De ce point de vue, la décision de la Cour referme le débat. Elle est donc décevante mais pas forcément surprenante. Quelques mois plus tôt, l’Avocat Général Yves Bot dans ses conclusions sur l’affaire Melloni (C- 399/11 du 2 octobre 2012), avait également refusé de considérer que la décision-cadre empêchait l’autorité judiciaire d’exécution de subordonner l’exécution d’un mandat d’arrêt européen à la condition que la personne faisant l’objet de celui-ci puisse bénéficier d’une nouvelle procédure de jugement dans l’État membre d’émission du mandat.
Par deux fois, les articles 6 de la Convention et 47 de la Charte ne font donc pas obstacle à l’exécution du mandat d’arrêt européen.

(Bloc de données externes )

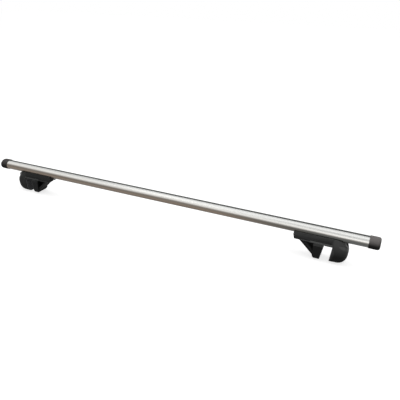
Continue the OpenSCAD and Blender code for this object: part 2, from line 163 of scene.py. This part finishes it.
def map_range(tree, value, from_min, from_max, to_min, to_max):
    """A clamped linear range from two ends to two others; the value is an earlier socket."""
    node = tree.nodes.new("ShaderNodeMapRange")
    ends = {"From Min": from_min, "From Max": from_max, "To Min": to_min, "To Max": to_max}
    for name, number in ends.items():
        node.inputs[name].default_value = number
    link(tree, value, node.inputs["Value"])
    return node.outputs["Result"]


def combine(tree, operation, first, second):
    """A sum, product or larger value of two earlier sockets."""
    node = tree.nodes.new("ShaderNodeMath")
    node.operation = operation
    link(tree, first, node.inputs[0])
    link(tree, second, node.inputs[1])
    return node.outputs[0]


def size_of(tree, value):
    """An earlier socket without its sign, so that both sides of the bar read alike."""
    node = tree.nodes.new("ShaderNodeMath")
    node.operation = "ABSOLUTE"
    link(tree, value, node.inputs[0])
    return node.outputs[0]


def place_noise(tree, scale, detail):
    """Noise on a piece's own coordinates; the scale is a number or an earlier socket."""
    place = tree.nodes.new("ShaderNodeTexCoord")
    noise = tree.nodes.new("ShaderNodeTexNoise")
    noise.inputs["Detail"].default_value = detail
    if isinstance(scale, float):
        noise.inputs["Scale"].default_value = scale
    else:
        link(tree, scale, noise.inputs["Scale"])
    link(tree, place.outputs["Object"], noise.inputs["Vector"])
    return noise.outputs["Fac"]


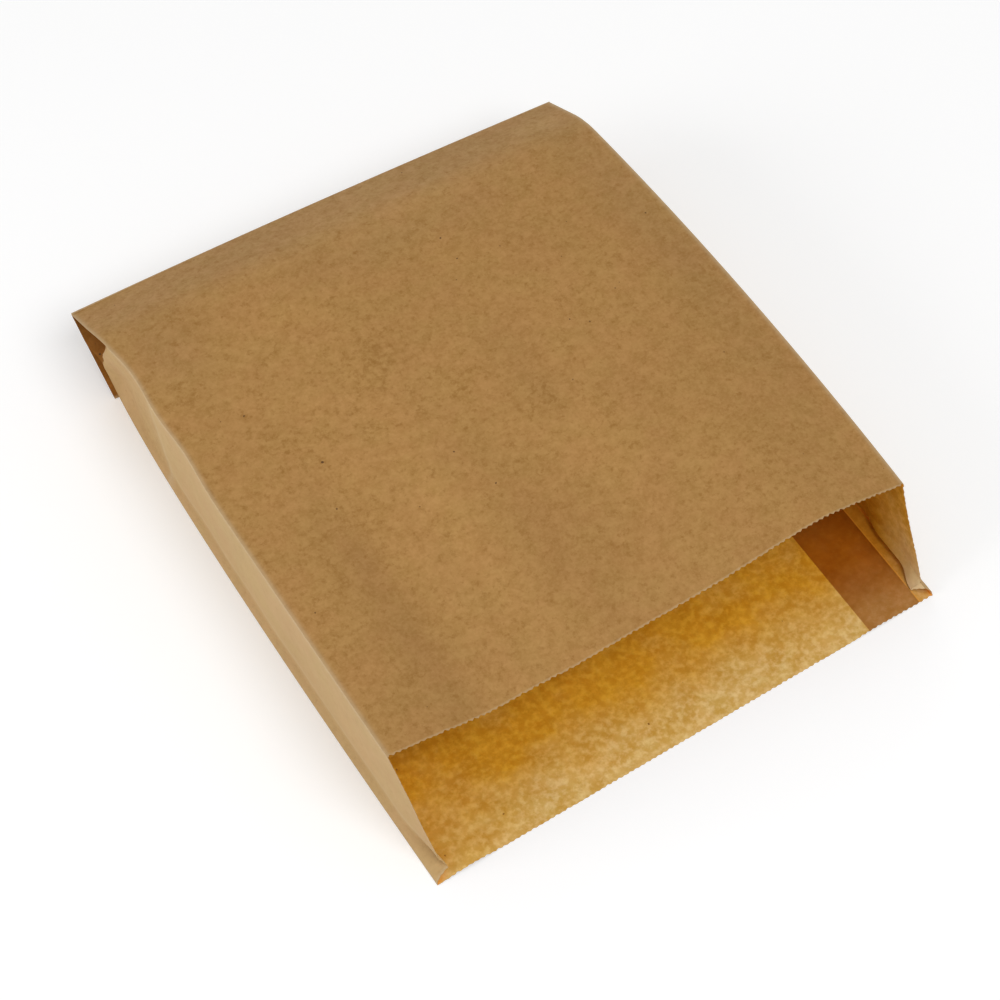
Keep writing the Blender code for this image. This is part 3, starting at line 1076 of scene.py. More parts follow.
    def outer_skin(self, share: Array) -> Skin:
        """Outer face, row by row round the tube.

        A row runs along the front panel from left to right, down the right gusset, back
        along the back panel and up the left gusset. The glued flap is two sheets thick.

        Args:
            share: shares of the tube's length, as a column.

        Returns:
            The skin.
        """
        sheet, paper = self.sheet, self.sheet.paper
        columns = self.grid.back_across(sheet)
        front = self.front.points(share, self.grid.across(sheet)[None, :], 0.0)
        on_flap = share < sheet.flap_end_share + self.grid.flap_step / sheet.back_length / 2
        drop = np.where(on_flap, -2 * paper, 0.0)
        back = self.back.points(self.flap_teeth(share, columns[None, :]), columns[None, :], drop)
        corners = self.back.points(share, EDGES[None, :], 0.0)
        ledge = corners.copy()
        brim = self.back.points(share, EDGES[None, :], drop)
        sides = self.back.flap_sides(share)
        ledge[..., 0] = np.where(on_flap, sides, corners[..., 0] - EDGES * 2 * paper)
        brim[..., 0] = np.where(on_flap, sides, corners[..., 0] - EDGES * 4 * paper)
        walls = {}
        for side, gusset in self.gussets.items():
            top = towards(front[:, side.value], corners[:, side.value], 2 * paper)
            bottom = towards(corners[:, side.value], front[:, side.value], 2 * paper)
            walls[side] = gusset.outer(share, top, bottom)
        right_foot = np.stack((corners[:, 1], ledge[:, 1], brim[:, 1]), axis=1)
        left_foot = np.stack((brim[:, 0], ledge[:, 0], corners[:, 0]), axis=1)
        parts = (front, walls[Side.RIGHT], right_foot, back, left_foot, walls[Side.LEFT][:, ::-1])
        return Skin(np.concatenate(parts, axis=1), self.outer_marks(share))

    def inner_skin(self, share: Array) -> Skin:
        """Inner face, with the same columns as the outer face.

        Across the seam the sheet is doubled, so the inner face stands one sheet higher.

        Args:
            share: shares of the tube's length, as a column.

        Returns:
            The skin.
        """
        sheet, paper = self.sheet, self.sheet.paper
        columns = self.grid.back_across(sheet)
        front = self.front.points(share, self.grid.across(sheet)[None, :], paper)
        doubled = self.grid.over_seam(sheet)
        lift = np.where(doubled, 2 * paper, paper)[None, :]
        back = self.back.points(share, columns[None, :], lift)
        outer_front = self.front.points(share, EDGES[None, :], 0.0)
        outer_back = self.back.points(share, EDGES[None, :], 0.0)
        inner_back = self.back.points(share, EDGES[None, :], paper)
        walls, feet = {}, {}
        for side, gusset in self.gussets.items():
            edges = np.stack((outer_front[:, side.value], outer_back[:, side.value]))
            linings = np.stack((front[:, side.value], inner_back[:, side.value]))
            wall = gusset.inner(share, edges, linings)
            front[:, side.value] = wall[:, 0]
            wall[:, 0] = towards(wall[:, 0], wall[:, 1], paper)
            foot = np.repeat(wall[:, -1:], 3, axis=1)
            foot[..., 0] += side.inward * paper * np.arange(1, 4)
            walls[side], feet[side] = wall, foot
        right, left = walls[Side.RIGHT], walls[Side.LEFT][:, ::-1]
        parts = (front, right, feet[Side.RIGHT], back, feet[Side.LEFT][:, ::-1], left)
        return Skin(np.concatenate(parts, axis=1), self.inner_marks(share, doubled))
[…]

Que ce soit au motif que la personne n’a pas été entendue dans l’Etat membre d’émission avant la délivrance de son mandat ou en raison de l’absence de voies de recours contre une décision rendue par défaut, la crainte de réduire l’efficacité du mécanisme de reconnaissance mutuelle constitue un argument imparable. Sauf à penser que les prétendues violations en question n’étaient pas considérée comme étant assez « systémique » pour justifier un tel contrôle, la porte est donc refermée.
Malgré les doutes émis en sens inverse, il serait donc présomptueux de célébrer « the death of mutual trust » (voir Steve Peers, « Analysis Court of Justice : The NS and ME opinions : The Death of « mutual trust » ? », http://www.statewatch.org). Force est de constater que l’arrêt Radu prouve une fois de plus que la reconnaissance mutuelle a encore de beaux jours devant elle dans la construction d’un espace répressif commun. Servant principalement l’intérêt des Etats membres, elle appelle pourtant un rééquilibrage au profit de la protection des individus qu’elle concerne au premier chef.